We recently saw the passing of two public figures who left their marks on our region and served as examples for anyone in public service or in the service.
Evelyn Bowles was a World War II veteran, teacher, Madison County Clerk and Illinois state senator. Gen. Duane Cassidy was a Vietnam veteran, pilot, the first commander of the U.S. Transportation Command and later served on the Base Realignment and Closure Commission.
Bowles was 94 when she died Friday. She left teaching in 1951 because a county government job paid her $200 a year more.
In 1974 she ran against the wishes of the party bosses and became county clerk, a position she held until 1994. When the immensely popular state Sen. Sam Vadalabene passed, Bowles was an obvious pick to replace him. She was as honest, grounded and well-liked in Springfield as she was in Edwardsville.
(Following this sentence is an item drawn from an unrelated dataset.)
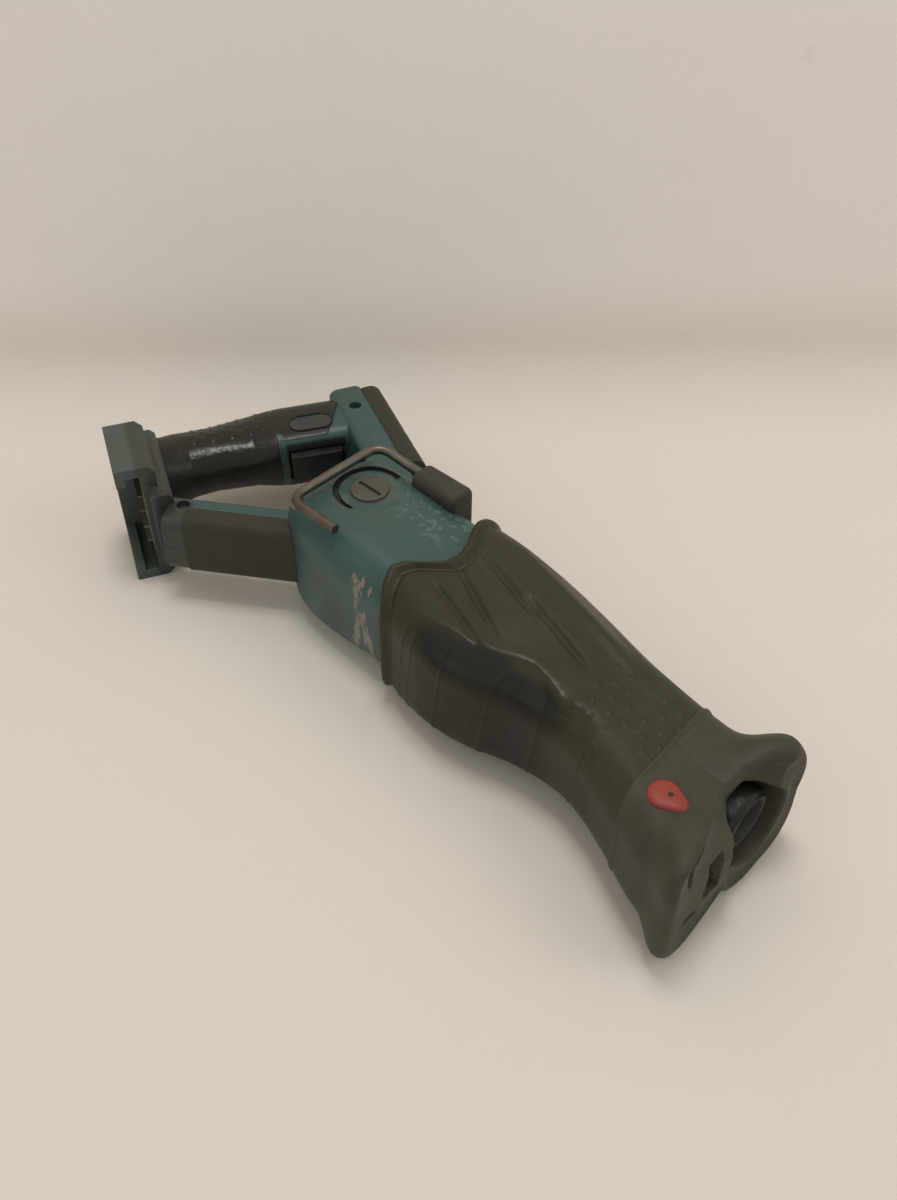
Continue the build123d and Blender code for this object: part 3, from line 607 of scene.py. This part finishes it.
# guard outline at its front: degrees from the top, and distance from the blade axis
OUTLINE = (
    (0, 34), (20, 38.5), (36, 41.5), (48, 43.5), (56, 42), (66, 38), (78, 33), (92, 30.3),
    (110, 30.3), (119, 32.5), (126, 35.5), (134, 41), (142, 52), (150, 65), (156, 70), (164, 70),
    (172, 68), (180, 67), (190, 68.5), (200, 71.5), (208, 71.5), (214, 65), (221, 51), (229, 38),
    (238, 35), (250, 39.3), (262, 40), (276, 40), (288, 41.2), (300, 45.6), (310, 47.5), (320, 45),
    (332, 40.5), (345, 36),
)
# x of the guard's front at each angle
FRONT = (
    (0, GUARD_FRONT), (35, GUARD_FRONT), (55, 257), (72, 249), (88, 244.5), (118, 244),
    (136, 249), (150, 256), (170, GUARD_FRONT), (215, GUARD_FRONT), (240, 257),
    (270, GUARD_FRONT), (320, GUARD_FRONT),
)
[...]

She also was a masterful politician, not for playing games, but for being straight with people and remembering it was her job to serve the public. She was an example to a generation of politicians: A successor said he solved issues by asking himself, “What would Evelyn do?” Madison County would be a better place had more leaders tried harder to follow that example.
“I’ve enjoyed every minute of every year of every job I’ve had,” she said when retiring from the Senate in 2002. She continued serving her community by supporting a local scholarship and pursuing historic preservation.
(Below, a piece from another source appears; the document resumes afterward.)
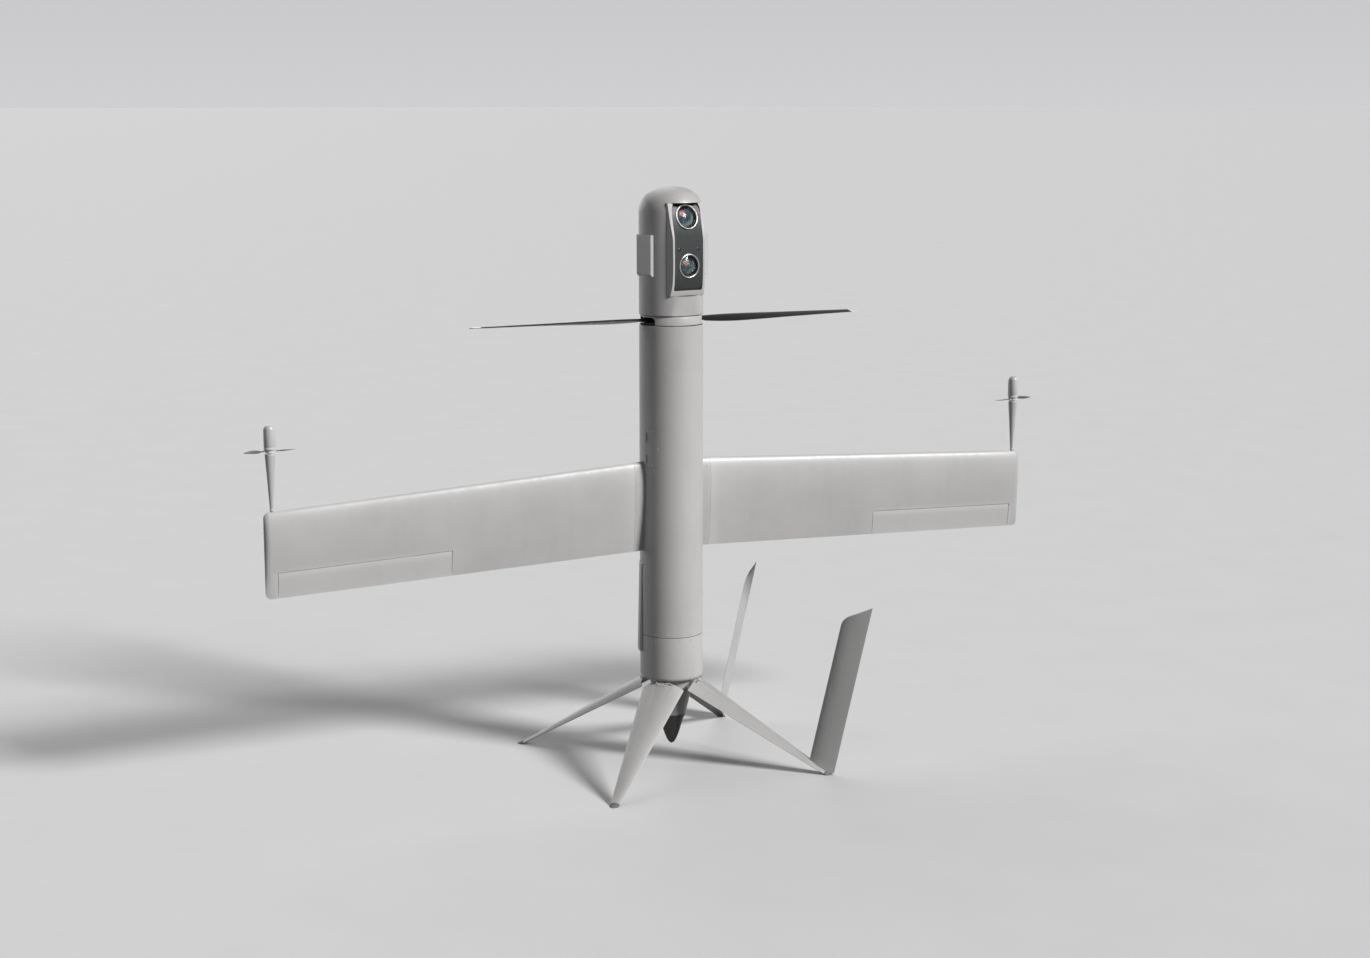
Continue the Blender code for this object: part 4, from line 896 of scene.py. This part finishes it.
def build_head():
    def dome(radius, height, steps):
        points = []
        for step in range(steps + 1):
            rise = sin(radians(90 * step / steps))
            reach = (1 - min(1.0, rise**DOME_POWER)) ** (1 / DOME_POWER)
            points.append((radius * reach, DOME_BASE + height * rise))
        points[-1] = (0.0, DOME_BASE + height)
        return points

    top = BEZEL_Z[0] - 0.0003
    steps = 18
    rise = [blend((HEAD_BOTTOM + 0.0025, top + 0.006), step / steps) for step in range(steps + 1)]
    outer = [(HEAD_R - 0.0015, HEAD_BOTTOM), (HEAD_R - 0.0004, HEAD_BOTTOM + 0.0008)]
    outer += [(HEAD_R, height) for height in rise] + dome(HEAD_R, DOME_HEIGHT, 40)
    inner = dome(HEAD_R - HEAD_WALL, DOME_HEIGHT - HEAD_WALL, 16)
    walls = [(HEAD_R - HEAD_WALL, height) for height in reversed(rise)] + [(HEAD_R - HEAD_WALL, HEAD_BOTTOM)]
    shell = lathe(outer + list(reversed(inner)) + walls, 160)

    def flatten(point):
        """Press the front of the chin towards a leaning plane, with a soft edge."""
        x, y, z = point
        reach = hypot(x, y)
        if z > top or y > -0.04:
            return point
        front = blend(CHIN_FRONT, (z - HEAD_BOTTOM) / (top - HEAD_BOTTOM))
        plane = (front - (HEAD_WALL if reach < HEAD_R - 0.002 else 0.0)) * reach / -y
        soft = 0.007
        share = max(soft - abs(reach - plane), 0.0) / soft
        pressed = (min(reach, plane) - share * share * soft / 4) / reach
        return x * pressed, y * pressed, z

    shell = moved(shell, flatten)
    recess = box((-BEZEL_HALF - 0.0014, -0.2, top), (BEZEL_HALF + 0.0014, -0.050, BEZEL_Z[1] + 0.0005))
    head_piece("head_skin", shell, "body_paint", PAINT, ("head_shell",), cuts=(recess,), bevel=0.0012,
               corner=38.0)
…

Cassidy died from cancer at age 82 on Feb. 8. He was the son of a banker and first-grade teacher whose mom couldn’t punish him because he’d enjoy sitting in the corner pretending to fly. He was a C student but also a people person.
He served more than 35 years in the U.S. Air Force, rising from a navigator to a pilot, once stranded for two weeks on a South Pacific island, to the Saigon air spokesman during Vietnam and eventually becoming a four-star general. He was commander of the Military Airlift Command and the first to command the U.S. Transportation Command.
His impacts on Scott Air Force Base included his leadership at those commands as well as his influence as a BRAC commissioner along with former U.S. Sen. Alan Dixon in the 1990s. Scott came away stronger.
Cassidy considered this home, riding his bicycle across most of St. Clair County and claiming to have been bitten by most of the dogs. He did much better with people, he said as he was retiring from the Air Force in 1989.
“The relationships you establish with people are really what makes the world go ‘round,” said the man whose relationship with his wife lasted 61 years through 32 moves. “I don’t take myself too seriously. The key to everything — including government — is the relationships you establish.”